Все дело в породе, заверял меня дед. Так же, как порода — имел он обыкновение размышлять вслух, — делает борзую длинной и быстроногой, так и нас она превращает в женолюбов и даже в знатных развратников. Это вопрос породы. Так утверждал отец моего отца, и можно предположить, что он имел в виду и меня в том числе.
Это последнее утверждение старика — о том, что все мы развратники, — я списываю на его возраст и воспитание, как, впрочем, и на его удивительную мужскую силу, сохранившуюся в нем вплоть до последнего момента его жизни. Чтобы понять это, надо было знать моего деда. Он, насколько я понимаю, ко всему прочему грешил стариковской бравадой, ибо когда я в процессе беседы упомянул о славных моряках и купцах — а их немало было в роду моего отца, — то он воспринял это с той же гордостью, что и в предыдущем случае. И даже с покорностью согласился признать тот факт, что частой спутницей моих родных была меланхолия.
Впрочем, он не преминул заметить, что последняя не играет в нашей жизни особой роли, ерунда да и только, просто чушь собачья. Она не имеет абсолютно никакого значения и ничего не определяет; она, настаивал он, все более раздражаясь, ведет в никуда.
— Мой отец страдал ею, потому что у него была болезнь верности, — категорично заявил он.
Затем он развалился в кресле-качалке из камыша, которое, вероятно, привез с Кубы, медленно покачался в нем, устраиваясь поудобнее и продолжил свой монолог:
— Болезнь, от которой мне благополучно удалось избавиться, что весьма укрепило мой брак, продлившийся до сей славной старости, — заметил он почти шепотом.
Потом с назидательной неспешностью выдохнул воздух, остановился на какое-то мгновение, рассеянно разглядывая высокий потолок комнаты, и вновь перешел к своим наставлениям:
— Женщинам трудно угодить, — сказал он мне, — покорись им, и они будут тебя презирать; подчини их себе, и они тебя зауважают.
Он снова покачался в кресле. На этот раз он раскачался сильнее, чем прежде, и его взгляд устремился куда-то вдаль, за воображаемый горизонт.
— Красавица Куба! — совсем не к месту убежденно заключил он наконец, словно упрочившись в какой-то тайной мысли, возникшей, возможно, под воздействием все той же меланхолии.
Затем он продолжил рассказывать мне, почему его отец впал в депрессию и отчего пришел к мысли о том, что лучшим выходом для него будет поскорее умереть тихой и спокойной смертью. Он сознательно и решительно погружался в сладкие сети меланхолии; и отныне лишь ее тенета он считал своим суверенным царством, единственным местом своего обитания.

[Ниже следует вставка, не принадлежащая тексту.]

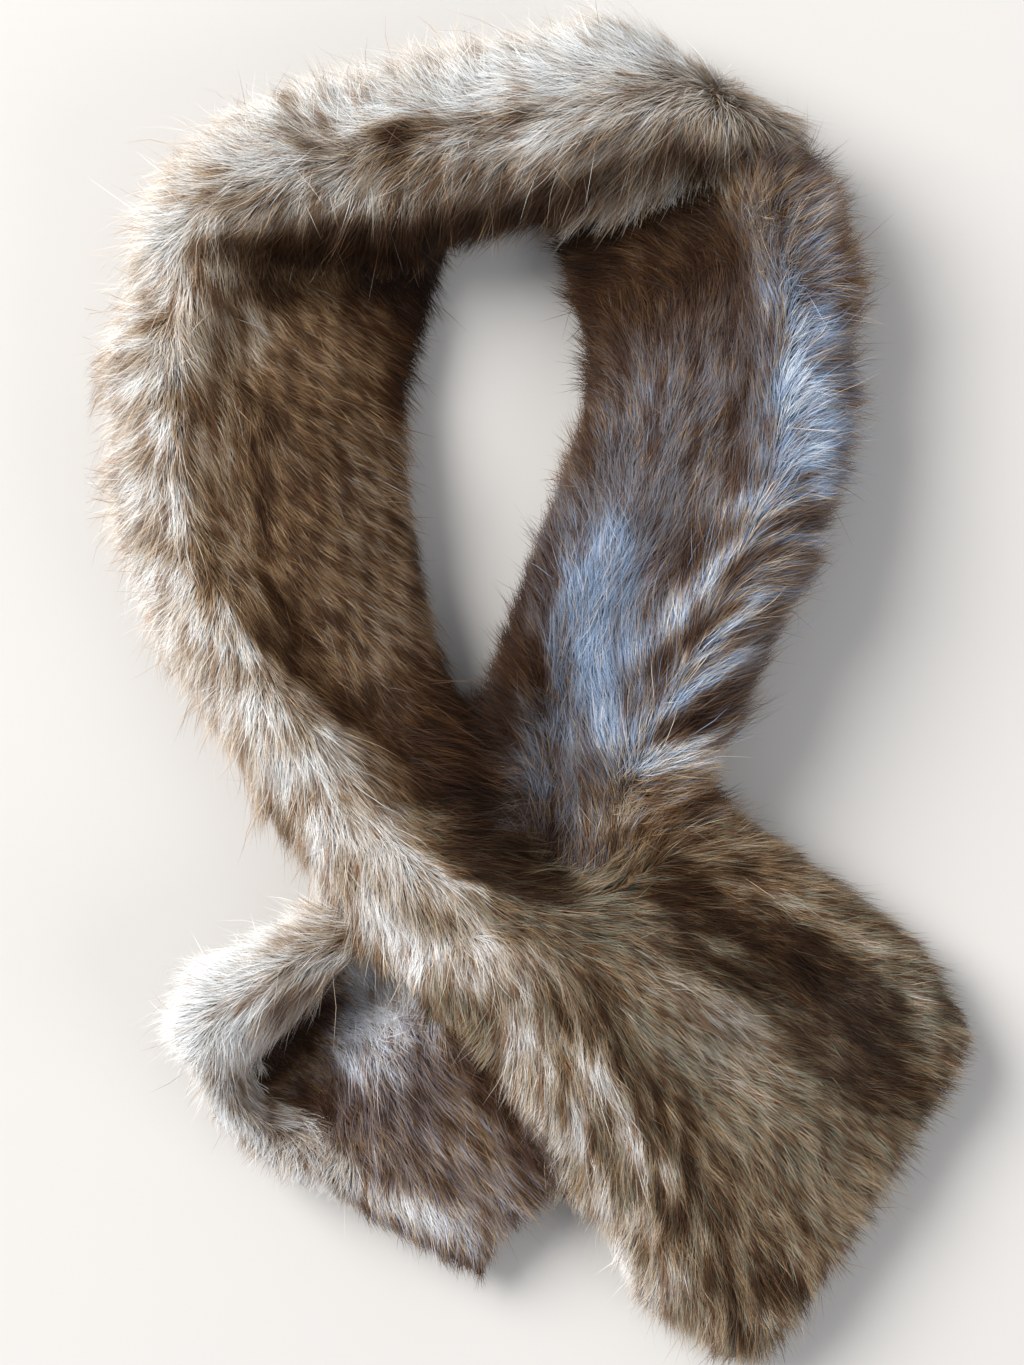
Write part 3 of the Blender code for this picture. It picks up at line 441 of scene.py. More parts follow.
# Each stretch's cool strands: tone to linear colour, from the darkest to the palest.
PALE = [
    (0.00, (0.015, 0.0075, 0.0035)),
    (0.20, (0.074, 0.036, 0.018)),
    (0.40, (0.188, 0.136, 0.095)),
    (0.60, (0.362, 0.320, 0.268)),
    (0.76, (0.640, 0.595, 0.540)),
    (0.88, (0.880, 0.898, 0.895)),
    (1.00, (0.960, 0.995, 1.000)),
]
COOL = {
    "back_fold": PALE,
    "left_band": PALE,
    "over_tail": [
        (0.00, (0.012, 0.0075, 0.004)),
        (0.25, (0.066, 0.043, 0.022)),
        (0.45, (0.162, 0.148, 0.104)),
        (0.62, (0.322, 0.304, 0.230)),
        (0.75, (0.520, 0.468, 0.410)),
        (0.88, (0.845, 0.815, 0.795)),
        (1.00, (0.970, 0.978, 0.990)),
    ],
    # The blue of these stops is painted cool skylight on the band's slope; the darker blues are painted
    # shade as well.
    "right_band": [
        (0.00, (0.013, 0.0065, 0.005)),
        (0.25, (0.074, 0.043, 0.031)),
        (0.42, (0.135, 0.112, 0.110)),
        (0.55, (0.187, 0.180, 0.200)),
        (0.66, (0.236, 0.252, 0.296)),
        (0.76, (0.248, 0.308, 0.412)),
        (0.86, (0.300, 0.422, 0.625)),
        (0.93, (0.575, 0.680, 0.830)),
        (1.00, (0.800, 0.895, 1.000)),
    ],
    "under_tail": [
        (0.00, (0.015, 0.006, 0.0045)),
        (0.25, (0.083, 0.041, 0.030)),
        (0.45, (0.170, 0.134, 0.133)),
        (0.62, (0.301, 0.288, 0.318)),
        (0.80, (0.590, 0.600, 0.665)),
        (1.00, (0.920, 0.945, 1.000)),
    ],
    "rolled_edge": [
        (0.00, (0.016, 0.0075, 0.004)),
        (0.20, (0.082, 0.036, 0.022)),
        (0.40, (0.200, 0.134, 0.102)),
        (0.60, (0.381, 0.315, 0.276)),
        (0.76, (0.646, 0.589, 0.556)),
        (0.88, (0.880, 0.895, 0.893)),
        (1.00, (0.970, 0.995, 1.000)),
    ],
}
# The warm strands, which every stretch has among the cool ones.
WARM = [
    (0.00, (0.013, 0.0045, 0.002)),
    (0.25, (0.077, 0.034, 0.013)),
    (0.42, (0.172, 0.097, 0.046)),
    (0.60, (0.374, 0.240, 0.130)),
    (0.76, (0.620, 0.500, 0.370)),
    (0.88, (0.870, 0.840, 0.800)),
    (1.00, (0.955, 0.970, 0.980)),
]
# The colours of dark tips.
SOOTY = [
    (0.00, (0.007, 0.003, 0.0015)),
    (0.40, (0.045, 0.022, 0.012)),
    (0.62, (0.105, 0.060, 0.036)),
    (0.85, (0.285, 0.203, 0.140)),
]
RUSTY = [
    (0.00, (0.007, 0.0025, 0.001)),
    (0.40, (0.047, 0.019, 0.007)),
    (0.62, (0.124, 0.054, 0.021)),
    (0.85, (0.350, 0.188, 0.085)),
]
COOL_TIPS = {name: SOOTY for name in COATS} | {
    # The bluish palest tip is painted cool skylight, as in the band's own stops.
    "right_band": [
        (0.00, (0.008, 0.0035, 0.002)),
        (0.40, (0.047, 0.022, 0.014)),
        (0.66, (0.110, 0.063, 0.046)),
        (0.84, (0.330, 0.360, 0.440)),
    ],
}


def unit(vectors):
    return vectors / np.maximum(np.linalg.norm(vectors, axis=-1, keepdims=True), 1e-9)


def eased(values, start, span):
    """0 at the start, 1 a span away from it, and level beyond both."""
    return np.clip((values - start) / span, 0, 1)


def numbers(collection, field, width, kind=np.float32):
    values = np.empty(len(collection) * width, kind)
    collection.foreach_get(field, values)
    return values.reshape(-1, width)


# From the photograph's pixels to the wrap

def all_solids():
    """A search tree of the CAD solids together."""
    points, faces = [], []
    for name in COATS:
        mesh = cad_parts[name].data
        first = len(points)
        points += [v.co.copy() for v in mesh.vertices]
        faces += [tuple(first + corner for corner in face.vertices) for face in mesh.polygons]
    return BVHTree.FromPolygons(points, faces)


SOLIDS = all_solids()


def shown_at(column, row):
    """The x and y, in whole mm, of what the camera sees at a pixel of the photograph."""
    right = (column // CELL + 0.5) / CELLS_ACROSS - 0.5
    up = 0.5 - (row // CELL + 0.5) / CELLS_DOWN
    toward = Vector((right * (CELLS_ACROSS / CELLS_DOWN), up, -LENS / SENSOR)).normalized()
    eye = Vector(CAMERA_PLACE)
    place = SOLIDS.ray_cast(eye, toward)[0]
    if place is None:
        place = eye + toward * ((eye.z - BESIDE_HEIGHT) / -toward.z)
    return round(place.x * 1000), round(place.y * 1000)


def lock_in_mm(column, row, right, down, length):
    """A lock's x and y, its heading in degrees from +X, and its length."""
    return *shown_at(column, row), round(math.degrees(math.atan2(-down, right))), length


def patch_in_mm(column, row, along, across, angle, own, strength):
    """A patch's x and y, its half sizes, its angle from +X, its tone, and how much it weighs."""
    half_sizes = round(along * PIXEL, 1), round(across * PIXEL, 1)
    return *shown_at(column, row), *half_sizes, -angle, own, strength


def placed(table, in_mm):
    return {name: [in_mm(*row) for row in rows] for name, rows in table.items()}


COMBS_MM = placed(COMBS, lock_in_mm)
PATCHES_MM = placed(PATCHES, patch_in_mm)
WARMTH_MM = placed(WARMTH, patch_in_mm)


# The skin

SKIN_VOXEL = 0.005  # metres, about the size of its faces
SKIN_DEPTH = 0.0065  # metres inside the solids
UNDERSIDE_DEPTH = 0.002  # the same, where it faces down
UNDERSIDE_EASE = (0.4, 0.4)  # the normal's downward part where that starts, and its span
FLOOR_GAP = 0.0015  # metres that it stays off the floor
INSET_STEPS = 3

Skin = namedtuple("Skin", "points normals triangles")
Spots = namedtuple("Spots", "points normals")


def cad_bodies():
    """One mesh that holds every CAD solid, and a search tree of each."""
    together, trees = bmesh.new(), {}
    for name in COATS:
        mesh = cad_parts[name].data
        together.from_mesh(mesh)
        trees[name] = BVHTree.FromPolygons(
            [v.co for v in mesh.vertices], [tuple(p.vertices) for p in mesh.polygons]
        )
    mesh = bpy.data.meshes.new("bodies")
    together.to_mesh(mesh)
    together.free()
    return mesh, trees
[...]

Должно быть, он решился на это вскоре после того печального эпизода. Того самого, о котором я сейчас расскажу. Не знаю, по какой такой странной причине я сейчас вспомнил о нем. Возможно, потому что сам совсем недавно проник на нашу семейную территорию, став постоянным обитателем страшного царства меланхолии.
Однако прежде чем я продолжу свой рассказ, позвольте еще раз подчеркнуть, что, вспоминая историю последних дней своего отца, мой дед, судя по всему, хотел, помимо всего прочего, внушить мне мысль о том, что уж он-то всегда вел себя правильно, не то, что другие. Мой дед познал суть жизни, по крайней мере, так он думал. Он был убежден, что правильным жизненным установкам абсолютно противопоказаны две вещи: супружеская верность и подчинение противной стороне, пусть даже и скрытое; иначе говоря, подчинение женщине, особенно собственной жене. И он без всяких обиняков всегда заявлял, что хранить верность и подчиняться женщине равнозначно отказу от положения властного самца, положения самого достославного и желанного, единственно достойного. Возможно, сказанное собьет вас с толку, но я на нем настаиваю. Позднее вы увидите, почему.
Мой дед хотел сказать, что вполне оправданным было не только то, что его отец пожелал засадить своей жене, но и то, что он испытывал в этом насущную потребность. Ведь то, что мужчина захотел заняться сексом после стольких лет законного брака, выглядит вполне естественным и достойно всяческого уважения. И особенно похвально, что он решил причаститься к телу в столь преклонном возрасте.